English, Department of

 

Date of this Version

January 1920

Comments

UNIVERSITY OF NEBRASKA STUDIES IN LANGUAGE, LITERATURE, AND CRITICISM NUMBER 3, Lincoln, Nebraska, 1920

Abstract

The history of a people can be read truly only in the light of its ideals. To study only the recorded acts of men is to see only a series of phenomena that are often incomprehensible and apparently erratic. What a mad affair the Crusades must seem to one who knows nothing of mediaeval religious ideals! How inexplicable would appear the courageous resistance of Belgium to a student in a later age who should have no knowledge of contemporary thought, and should be unable to see the principles for which she stood! Any judgment of a human action which leaves out of account the ideas which prompted it must be vain: it is only by means of a sympathetic comprehension of men's ideals that we may justly estimate their achievements and their failures. We cannot know the reality of history so long as we are content with an outward view.
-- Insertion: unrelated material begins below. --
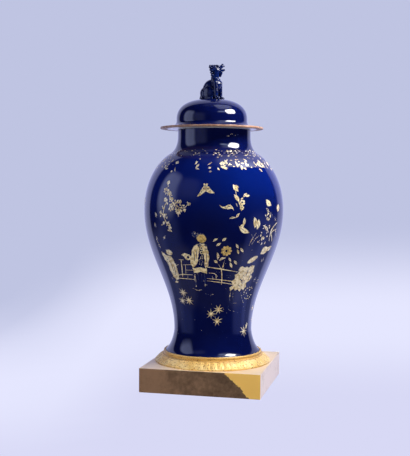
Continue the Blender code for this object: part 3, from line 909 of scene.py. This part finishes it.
gildedScene = {
    "leaves": (
        ((-30.3, 361.6), (-27.1, 367.3), 6.1, 0.0, "bright"),
        ((-14.4, 321.1), (-14.3, 329.7), 6.3, 0.0, "bright"),
        ((28.4, 360.7), (32.5, 346.3), 7.9, -0.05, "bright"), ((29.1, 358.3), (33.3, 354.7), 4.6, 0.0, "bright"),
        ((28.8, 340.8), (32.7, 325.6), 7.3, 0.05, "bright"), ((36.3, 335.7), (39.9, 343.6), 5.0, 0.0, "bright"),
        ((37.9, 337.3), (42.3, 338.9), 4.3, 0.0, "bright"), ((34.0, 331.4), (36.4, 334.1), 2.8, 0.0, "bright"),
        ((24.8, 293.4), (29.9, 295.7), 4.0, 0.1, "bright"), ((29.9, 295.3), (33.1, 304.6), 4.5, 0.0, "bright"),
        ((37.2, 295.6), (36.4, 279.1), 5.6, 0.06, "bright"), ((32.8, 278.8), (42.5, 265.3), 9.9, -0.08, "bright"),
        ((33.8, 274.4), (37.0, 283.0), 6.5, 0.0, "bright"), ((46.1, 296.5), (47.2, 274.2), 9.9, 0.1, "bright"),
        ((49.5, 271.7), (50.5, 292.3), 8.8, -0.08, "bright"),
        ((58.7, 330.4), (65.3, 318.6), 11.9, -0.1, "bright"), ((75.3, 304.9), (77.4, 320.9), 12.7, 0.0, "bright"),
        ((59.5, 219.3), (68.8, 232.0), 16.3, 0.06, "bright"), ((66.7, 224.9), (74.0, 234.6), 9.3, 0.0, "bright"),
        ((12.3, 247.6), (16.3, 254.2), 3.9, 0.1, "bright"), ((19.6, 249.3), (23.0, 255.4), 5.0, 0.0, "bright"),
        ((14.8, 239.0), (18.8, 245.2), 4.6, 0.0, "bright"), ((15.8, 225.5), (16.5, 209.2), 5.0, 0.1, "bright"),
        ((13.3, 208.7), (16.6, 202.7), 5.1, 0.0, "bright"), ((17.8, 207.0), (23.9, 213.9), 4.5, 0.15, "bright"),
        ((26.5, 214.3), (28.8, 205.5), 4.0, 0.0, "bright"), ((28.1, 203.8), (30.8, 191.3), 4.6, 0.0, "bright"),
        ((21.6, 191.6), (22.2, 200.4), 2.8, 0.0, "bright"), ((31.5, 242.9), (34.4, 233.2), 4.4, 0.0, "bright"),
        ((33.4, 231.1), (35.3, 221.6), 4.1, 0.0, "bright"), ((36.0, 234.3), (39.5, 225.2), 4.7, 0.0, "bright"),
        ((31.7, 208.0), (35.3, 198.6), 4.8, 0.0, "bright"), ((69.5, 53.0), (72.0, 67.0), 6.0, 0.0, "bright"),
        ((-29.9, 257.6), (-34.8, 247.1), 4.5, 0, "faint"), ((-42.6, 254.8), (-42.6, 240.1), 8.4, 0, "faint"),
        ((-42.2, 240.2), (-42.1, 225.2), 8.4, 0, "faint"), ((-40.9, 303.7), (-39.2, 291.9), 6.4, 0, "faint"),
        ((-42.2, 283.5), (-41.1, 271.5), 7.1, 0, "faint"), ((58.7, 313.7), (63.2, 301.6), 5.6, 0, "faint"),
        ((63.7, 305.5), (67.7, 293.3), 6.0, 0, "faint"), ((57.8, 297.9), (62.4, 287.7), 5.5, 0, "faint"),
        ((69.1, 297.2), (73.2, 286.8), 6.9, 0, "faint"), ((63.3, 156.2), (65.4, 169.5), 8.8, 0, "faint"),
        ((69.5, 150.7), (71.7, 161.5), 8.8, 0, "faint"), ((64.3, 201.1), (66.5, 209.6), 7.1, 0, "faint"),
        ((-4.6, 394.7), (-1.6, 405.8), 4.5, 0.0, "bright"), ((7.5, 394.8), (9.9, 397.6), 4.5, 0.0, "bright"),
        ((8.3, 386.6), (10.5, 388.9), 3.6, 0.0, "bright"), ((-27.8, 405.5), (-26.5, 413.3), 9.3, 0.0, "bright"),
        ((-30.4, 387.0), (-28.1, 389.2), 4.3, 0.0, "bright"),
    ),
    "stems": (
        (((-28.5, 349.0), (-25.0, 338.0), (-22.5, 327.0), (-18.5, 315.0), (-15.0, 303.0)), 1.6, "bright"),
        (((-21.0, 322.0), (-15.0, 314.0), (-10.5, 313.0), (-7.5, 321.0)), 1.2, "bright"),
        (((-27.0, 327.0), (-30.0, 313.0), (-31.0, 299.0), (-28.0, 284.0), (-24.0, 273.0)), 1.6, "bright"),
        (((30.2, 347.5), (30.6, 339.6)), 1.7, "bright"),
        (((32.2, 326.7), (33.8, 318.2), (34.6, 308.5)), 1.7, "bright"),
        (((30.1, 324.0), (31.1, 317.4)), 1.7, "bright"),
        (((75.4, 283.8), (68.3, 273.8), (66.3, 260.9), (67.1, 246.2)), 2.9, "bright"),
        (((76.1, 270.2), (68.6, 266.9), (67.9, 256.6)), 2.1, "bright"),
        (((66.3, 265.0), (71.0, 252.1), (71.8, 243.5)), 2.1, "bright"),
        (((70.4, 279.0), (74.7, 266.2), (78.4, 255.3)), 1.7, "faint"),
        (((49.4, 264.4), (46.2, 254.5), (43.9, 238.9)), 1.7, "faint"),
        (((52.6, 258.9), (48.9, 252.2), (46.7, 242.0)), 1.5, "faint"),
        (((44.7, 262.7), (47.0, 250.3)), 1.3, "faint"),
        (((16.4, 202.7), (18.6, 196.1), (20.1, 188.1)), 1.0, "faint"),
        (((23.8, 218.7), (23.2, 209.2), (21.7, 198.3)), 1.0, "faint"),
        (((3.2, 134.0), (7.4, 132.0)), 1.5, "faint"), (((9.5, 132.0), (13.5, 132.6)), 1.9, "faint"),
        (((33.3, 139.6), (33.1, 126.2), (34.7, 112.9)), 1.5, "faint"),
        (((37.0, 140.2), (36.7, 127.3), (40.2, 114.6)), 1.3, "faint"),
        (((32.9, 108.7), (32.3, 100.9), (37.0, 95.4)), 1.3, "faint"),
        (((40.6, 95.1), (49.9, 90.6)), 1.5, "faint"), (((36.2, 111.9), (43.4, 112.1)), 1.0, "faint"),
        (((47.5, 136.0), (50.7, 122.3), (56.4, 109.2)), 2.5, "faint"),
        (((-6.3, 177.2), (-6.5, 161.5), (-6.3, 148.1)), 3.1, "faint"),
        (((-2.7, 177.5), (-2.8, 164.1)), 1.7, "faint"),
        (((3.9, 178.0), (4.1, 164.5), (4.1, 151.0)), 2.7, "faint"), (((1.0, 177.8), (0.7, 159.8)), 1.3, "faint"),
        (((-10.7, 145.4), (-6.2, 140.0), (1.1, 142.8)), 1.3, "faint"),
    ),
    "fence": (
        (((-18.2, 207.8), (-19.1, 189.2), (-21.0, 168.8)), 2.1, "bright"),
        (((-20.3, 208.0), (-15.7, 207.2)), 1.5, "bright"),
        (((20.2, 191.6), (21.7, 171.5), (21.7, 154.9)), 2.1, "bright"),
        (((18.1, 190.8), (23.0, 189.4)), 1.5, "bright"), (((-17.2, 196.5), (-7.6, 198.0)), 1.5, "bright"),
        (((-15.0, 185.2), (-7.8, 185.6)), 1.5, "bright"), (((-14.5, 196.8), (-16.0, 176.2)), 1.3, "bright"),
        (((-30.9, 167.7), (-25.2, 172.7), (-20.9, 175.1), (-8.6, 175.2)), 1.5, "bright"),
        (((-30.9, 164.6), (-19.7, 165.8), (-6.8, 164.6)), 1.4, "bright"),
        (((6.7, 193.7), (15.3, 191.2), (37.9, 181.9)), 2.1, "bright"),
        (((6.3, 168.2), (20.8, 165.3), (37.9, 159.9)), 1.5, "bright"),
        (((6.2, 162.8), (21.1, 159.4), (39.4, 152.6)), 1.4, "bright"),
        (((8.5, 180.4), (15.4, 179.2), (15.8, 168.4)), 1.4, "bright"),
        (((11.9, 173.8), (12.5, 167.1)), 1.3, "bright"), (((25.6, 175.5), (31.0, 173.9)), 1.3, "faint"),
        (((25.9, 170.5), (31.3, 169.4)), 1.3, "faint"), (((-25.3, 188.3), (-26.6, 172.5)), 1.5, "bright"),
        (((-28.0, 191.0), (-22.4, 196.7)), 1.5, "bright"), (((-12.2, 196.6), (-14.6, 167.4)), 1.0, "faint"),
    ),
    # clumps of small petals: middle, reach in degrees and mm, how many, and their length
    "clumps": (
        ((-28.8, 360.0), (1.6, 4.0), 4, 4.0), ((-29.0, 349.0), (2.6, 6.0), 10, 4.0),
        ((-25.0, 341.0), (2.8, 5.0), 10, 4.0), ((-22.5, 331.0), (2.4, 5.0), 9, 4.0),
        ((-27.0, 326.0), (2.0, 4.0), 6, 4.0), ((-18.5, 321.0), (3.0, 4.5), 12, 4.0),
        ((-21.5, 312.0), (3.5, 5.0), 13, 4.0), ((-16.0, 305.0), (3.0, 7.0), 16, 4.5),
        ((-12.0, 318.0), (2.0, 4.0), 6, 4.0), ((-10.5, 311.0), (2.0, 3.5), 6, 4.0),
        ((-7.5, 323.0), (1.2, 2.5), 3, 4.0), ((-30.0, 314.0), (2.0, 5.0), 6, 4.0),
        ((-32.5, 301.0), (3.0, 5.0), 8, 4.5), ((-29.0, 291.0), (2.5, 7.0), 9, 5.0),
        ((-27.0, 280.0), (2.5, 6.0), 8, 5.0), ((-23.5, 271.0), (2.0, 4.0), 5, 6.0),
        ((-31.5, 284.0), (2.0, 5.0), 5, 5.0), ((57.0, 250.0), (6.0, 10.0), 14, 4.5),
        ((60.0, 272.0), (6.0, 12.0), 16, 4.5), ((62.0, 296.0), (4.0, 8.0), 8, 5.0),
    ),
    "blossoms": (
        ((23.8, 228.5), 11.0, 9), ((35.4, 325.2), 6.0, 5), ((34.9, 315.1), 4.6, 5), ((-6.7, 321.4), 3.2, 5),
        ((-22.6, 317.5), 4.6, 5), ((-16.2, 306.5), 5.0, 6), ((-28.9, 329.0), 4.4, 5),
    ),
    "stars": (
        ((-26.0, 133.1), 11.4), ((-30.1, 114.8), 10.4), ((-19.1, 116.4), 11.2), ((19.6, 99.3), 11.6),
        ((10.1, 89.8), 10.6), ((18.4, 75.1), 11.2), ((64.0, 50.0), 13.0),
    ),
}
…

Racial ideals may be bodied forth in many ways. Indeed, if they are truly ideals, they must be reflected in every phase of racial life. Greek ideals are expressed as much in the Parthenon as in the works of Aristotle or the battle of Marathon, and are equally contrasted with mediaeval ideals as expressed in a Gothic cathedral, the theology of Thomas Aquinas, or the First Crusade. But more concretely than anywhere else they are embodied in the heroes of racial myth and legend, those creatures of the popular fancy, molded in the image, not of men as they are, but of men as they would be.